# Some advice needed for a cat purchase?



## Pinchecharlie (Jul 27, 2017)

Spell check gone bad! 15 foot wave destroyer! Basically whats too small and whats to big?


----------



## Parrothead (Mar 30, 2017)

*We run a....*

Aire Sabertooth paddlecat down the Gallatin. The Gallatin is really too tight for most oar boats. I'm not saying you can't get an Oar boat down, but you won't have fun doing it. Especially at low water, you will need a paddle boat. Also I really like my Sabertooth in rocky conditions like the Mad Mile because you can slide through rocks easier. See you out there!


----------



## kengore (May 29, 2008)

I own a 15' Aire Cougar cataraft. While far from an expert I can share what I learned with my boat. I love my boat and prefer the agility of a cat over a raft.

Catarafts are not the best gear boats. Lacking a floor it can be hard to load them up, and they are less forgiving than rafts when you overload them. You will need a shocking number of straps to load a cat as a gear boat.

When fully loaded I can get 2 persons (wife + me) and gear for a 6 day self supported trip. A shorter trip just means less food in the cooler, short or long you still need the same gear for camping, cooking, toilets etc.

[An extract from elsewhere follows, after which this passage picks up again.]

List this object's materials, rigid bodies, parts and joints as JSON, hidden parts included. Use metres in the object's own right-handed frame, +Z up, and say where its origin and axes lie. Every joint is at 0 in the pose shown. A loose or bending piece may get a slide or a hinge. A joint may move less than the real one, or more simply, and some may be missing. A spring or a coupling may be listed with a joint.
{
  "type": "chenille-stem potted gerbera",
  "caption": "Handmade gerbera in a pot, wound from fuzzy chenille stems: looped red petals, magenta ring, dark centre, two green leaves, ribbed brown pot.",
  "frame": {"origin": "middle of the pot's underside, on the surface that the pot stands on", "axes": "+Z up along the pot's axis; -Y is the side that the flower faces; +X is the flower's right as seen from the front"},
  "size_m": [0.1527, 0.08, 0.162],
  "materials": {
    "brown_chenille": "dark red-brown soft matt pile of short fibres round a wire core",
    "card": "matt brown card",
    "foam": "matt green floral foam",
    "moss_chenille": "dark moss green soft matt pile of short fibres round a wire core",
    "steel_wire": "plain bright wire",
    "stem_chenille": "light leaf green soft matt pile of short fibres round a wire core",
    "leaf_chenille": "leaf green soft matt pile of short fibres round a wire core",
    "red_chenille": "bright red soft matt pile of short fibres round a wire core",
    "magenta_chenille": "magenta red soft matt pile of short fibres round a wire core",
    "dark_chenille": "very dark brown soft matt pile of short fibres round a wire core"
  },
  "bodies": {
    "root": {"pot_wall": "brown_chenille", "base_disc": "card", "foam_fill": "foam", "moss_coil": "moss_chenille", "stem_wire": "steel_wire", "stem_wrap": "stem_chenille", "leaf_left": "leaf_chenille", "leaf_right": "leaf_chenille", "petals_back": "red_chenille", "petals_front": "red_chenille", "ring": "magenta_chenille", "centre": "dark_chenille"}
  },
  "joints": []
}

To fit all this I needed to stretch the frame from a 3 bay to a 4 bay, add some platforms, a partial floor and some saddle bags. When fully loaded my floor is just a few inched off the water, not ideal. (some of this is due to the low profile twin tube design)

My boat is very sensitive to trim, if the weight is not distributed for dead level the rowing performance suffers. As a result I need to shift gear (water jugs) to change from one person in front to two. Cats are not as adaptable as rafts for passengers. I need to have actual seats or benches, you can't just sit someone on the tubes.

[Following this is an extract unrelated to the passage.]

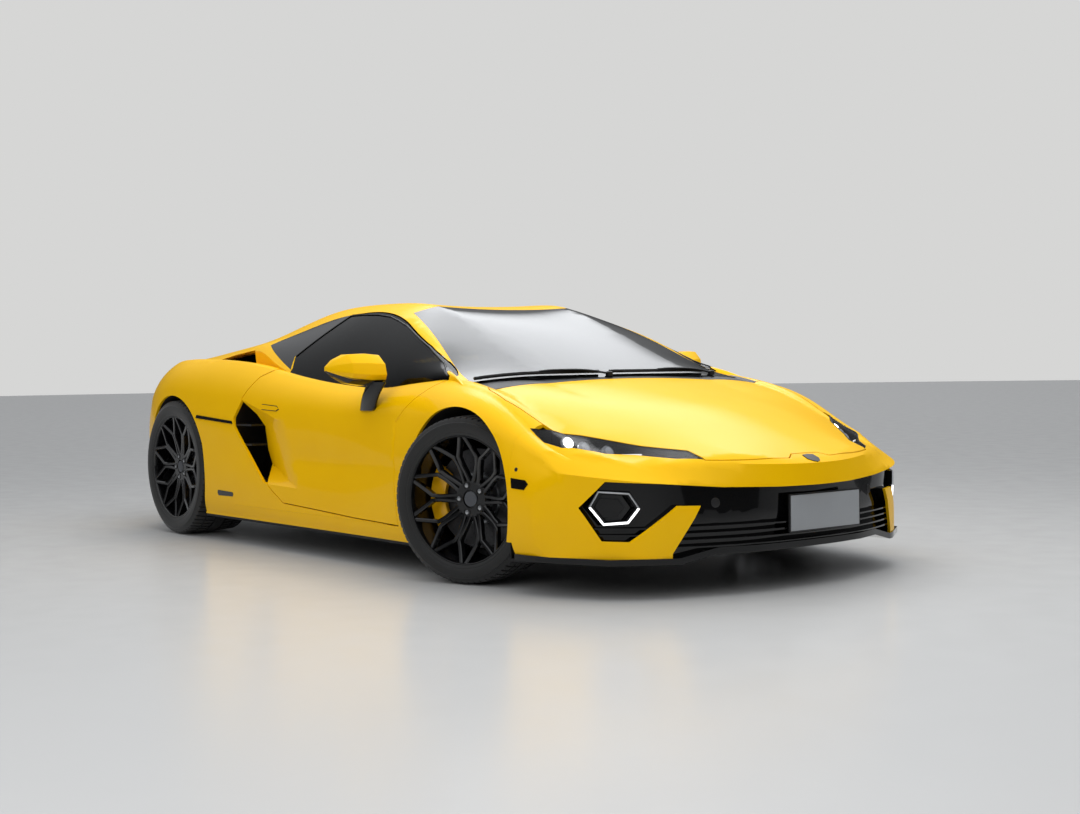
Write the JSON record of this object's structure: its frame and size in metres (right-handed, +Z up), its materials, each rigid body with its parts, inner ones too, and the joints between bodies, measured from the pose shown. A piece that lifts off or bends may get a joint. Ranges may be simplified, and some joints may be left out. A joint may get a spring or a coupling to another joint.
{
  "type": "mid-engined supercar",
  "caption": "Low two-seat mid-engined supercar with opening doors, hood and engine cover, steered front wheels and free-turning wheels.",
  "frame": {"origin": "on the ground at the middle of the length, on the centre plane", "axes": "+X forward, +Y to the left, +Z up"},
  "size_m": [4.7062, 2.249, 1.2013],
  "materials": {
    "paint": "gloss",
    "glass": "gloss",
    "tyre_rubber": "matte",
    "wheel_black": "gloss",
    "disc_iron": "satin",
    "caliper_paint": "gloss",
    "aluminium": "satin",
    "carbon_tub": "satin",
    "lamp": "gloss",
    "cabin_trim": "matte",
    "exhaust_steel": "satin",
    "black_trim": "gloss"
  },
  "bodies": {
    "car": {"arch_liners": "black_trim", "caliper_rear_left": "caliper_paint", "caliper_rear_right": "caliper_paint", "cowl": "black_trim", "dashboard": "cabin_trim", "diffuser": "black_trim", "engine_block": "aluminium", "exhaust_tips": "exhaust_steel", "front_bumper": "paint", "front_fenders": "paint", "front_grilles": "black_trim", "front_luggage_tub": "black_trim", "front_subframe": "aluminium", "front_suspension": "aluminium", "headlamps": "lamp", "hinge_brackets": "aluminium", "knuckle_rear_left": "aluminium", "knuckle_rear_right": "aluminium", "quarter_glass": "glass", "rear_bumper": "paint", "rear_deck": "paint", "rear_grille": "black_trim", "rear_quarters": "paint", "rear_subframe": "aluminium", "rear_suspension": "aluminium", "roof": "paint", "seats": "cabin_trim", "side_intakes": "black_trim", "sills": "paint", "splitter": "black_trim", "tail_lamps": "lamp", "tub": "carbon_tub", "undertray": "black_trim", "windscreen": "glass"},
    "door_left": {"door_left": "paint", "door_glass_left": "glass", "mirror_left": "paint"},
    "door_right": {"door_right": "paint", "door_glass_right": "glass", "mirror_right": "paint"},
    "hood": {"hood": "paint"},
    "engine_cover": {"engine_cover": "black_trim"},
    "knuckle_front_left": {"knuckle_front_left": "aluminium", "caliper_front_left": "caliper_paint"},
    "knuckle_front_right": {"knuckle_front_right": "aluminium", "caliper_front_right": "caliper_paint"},
    "wheel_front_left": {"tyre_front_left": "tyre_rubber", "rim_front_left": "wheel_black", "brake_disc_front_left": "disc_iron"},
    "wheel_front_right": {"tyre_front_right": "tyre_rubber", "rim_front_right": "wheel_black", "brake_disc_front_right": "disc_iron"},
    "wheel_rear_left": {"tyre_rear_left": "tyre_rubber", "rim_rear_left": "wheel_black", "brake_disc_rear_left": "disc_iron"},
    "wheel_rear_right": {"tyre_rear_right": "tyre_rubber", "rim_rear_right": "wheel_black", "brake_disc_rear_right": "disc_iron"},
    "steering_wheel": {"steering_wheel": "cabin_trim"}
  },
  "joints": [
    {"name": "steer_right", "type": "hinge", "parent": "car", "child": "knuckle_front_right", "pos_m": [1.267, -0.861, 0.343], "axis": [0, 0, 1], "range_deg": [-50.7, 13.3]},
    {"name": "steer_left", "type": "hinge", "parent": "car", "child": "knuckle_front_left", "pos_m": [1.267, 0.861, 0.343], "axis": [0, 0, 1], "range_deg": [-50.7, 13.3]},
    {"name": "spin_front_right", "type": "hinge", "parent": "knuckle_front_right", "child": "wheel_front_right", "pos_m": [1.267, -0.861, 0.343], "axis": [-0.3206, 0.9472, 0], "continuous": true},
    {"name": "spin_front_left", "type": "hinge", "parent": "knuckle_front_left", "child": "wheel_front_left", "pos_m": [1.267, 0.861, 0.343], "axis": [-0.3206, 0.9472, 0], "continuous": true},
    {"name": "spin_rear_right", "type": "hinge", "parent": "car", "child": "wheel_rear_right", "pos_m": [-1.391, -0.835, 0.364], "axis": [0, 1, 0], "continuous": true},
    {"name": "spin_rear_left", "type": "hinge", "parent": "car", "child": "wheel_rear_left", "pos_m": [-1.391, 0.835, 0.364], "axis": [0, 1, 0], "continuous": true},
    {"name": "steering_wheel_turn", "type": "hinge", "parent": "car", "child": "steering_wheel", "pos_m": [0.43, 0.36, 0.69], "axis": [-0.9272, 0, 0.3746], "range_deg": [-714, 188]},
    {"name": "door_left_hinge", "type": "hinge", "parent": "car", "child": "door_left", "pos_m": [0.72, 0.85, 0.5], "axis": [0, 0, -1], "range_deg": [0, 60]},
    {"name": "door_right_hinge", "type": "hinge", "parent": "car", "child": "door_right", "pos_m": [0.72, -0.85, 0.5], "axis": [0, 0, 1], "range_deg": [0, 60]},
    {"name": "hood_hinge", "type": "hinge", "parent": "car", "child": "hood", "pos_m": [1.12, 0, 0.795], "axis": [0, -1, 0], "range_deg": [0, 45]},
    {"name": "engine_cover_hinge", "type": "hinge", "parent": "car", "child": "engine_cover", "pos_m": [-0.722, 0, 1.092], "axis": [0, 1, 0], "range_deg": [0, 40]}
  ],
  "couplings": [
    {"joint": "steer_left", "follows": "steer_right", "ratio": 1},
    {"joint": "steering_wheel_turn", "follows": "steer_right", "ratio": 14}
  ]
}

I used to own a 13' Star self bailer, I could get just as much gear in that boat and not have to worry as much about how I loaded it.


----------



## Pinchecharlie (Jul 27, 2017)

Cool thanks guys. I all ready have a raft (14 ft oddessey) its a p.o.s. though and we use it to do mellow flat stuff. I have kayaked for awhile and have duckies too lol. Thing is i just did a 4 night on the san jaun w/daughter (15) and i just kinda suck at rowing. We did westwater too as a day trip and well that was more than i exspected! I actually swam from the oars on sock it to me and well my daughter wasnt to happy about me flinging off the boat and being alone lol.I wanna build up to do deso or dinosaur next year (if i can get a permit) so ive been watching guys charge shit on little cats and it looks fun!?? Wanna do yankee jim a bunch in the raft this year and bear trap and we'll paddle the kayaks and duckies every year for 2 weeks around glacier BUT...these rivers are puny compared to the big rivers down south lol. Dream is to do the grand canyon before iam to old and with out killing anyone. Used cats (oars) are pretty east to get cheap. Thought i might get more seat time in one than the raft.id love a paddle cat but i have no team to help. Thought about a mini me/ max with oars ? But they are spendyerer if you find one near by.so guys run cherry creek and gore and all manner of silly small nasty rivers in these little cats so i feel like even if its not ideal for everything its probably a good comorimise? Thanks again


----------



## k2andcannoli (Feb 28, 2012)

Running tech water in small cats with 8' and under oars is really fun. Growing up in the mid Atlantic, I did most of my rowing along with s-2 paddle cats. It's really interesting to figure out the different approaches and moves for a cat boat vs a paddle raft. Generally in really tight moves, you'll run the river sideways-bow and stern towards the shores- rowing to for and aft to navigate through slots and around boulders. Paddle cats are a nice option for a row frame while still being easy to carry a passenger. Opposite is generally true for times when paddle boats get perpendicular to the flow and go hard, you'll be able to hold an easy angle and pull against the flow to give yourself the time needed to make the move.


----------



## almortal (Jun 22, 2014)

For a second hand cat you should go to the animal shelter on e. Cameron bridge rd.
https://www.heartofthevalleyshelter.org/pets/cats/
Adoption fees are reasonable but be warned, most cats don't like water.


----------



## Pinchecharlie (Jul 27, 2017)

Thats is...pretty damn funny...well as usual ...i guess its just like allways...fuck it...go do whatevers...whenevers...in whatever...never thought of a frame on a paddle cat? Maybe ill just buy a few of each and try them out iam rich. Anyone ever row a wing cat? They look cool and cool kids say their cool and i do so want to be a cool kid


----------



## Rivergirl37 (Aug 25, 2009)

*Cat boating*

I started rowing cat boats in the early 90s and my first boats were 14' Ocelots, then for my first Grand Canyon trip in 2008 I bought a 16' Jag, and for my third Grand Canyon trip in 2014 I bought an 18' Leopard. Everything that the previous catboater mentioned is true, cats are very sensitive to trim and for that reason I prefer not to have a passenger. Just having them move from one side of the boat to the other can affect how the boat sits on the water. And giving them a proper mounted seat to sit on with the leg space to go with it takes up some valuable bay space you'd otherwise have for gear.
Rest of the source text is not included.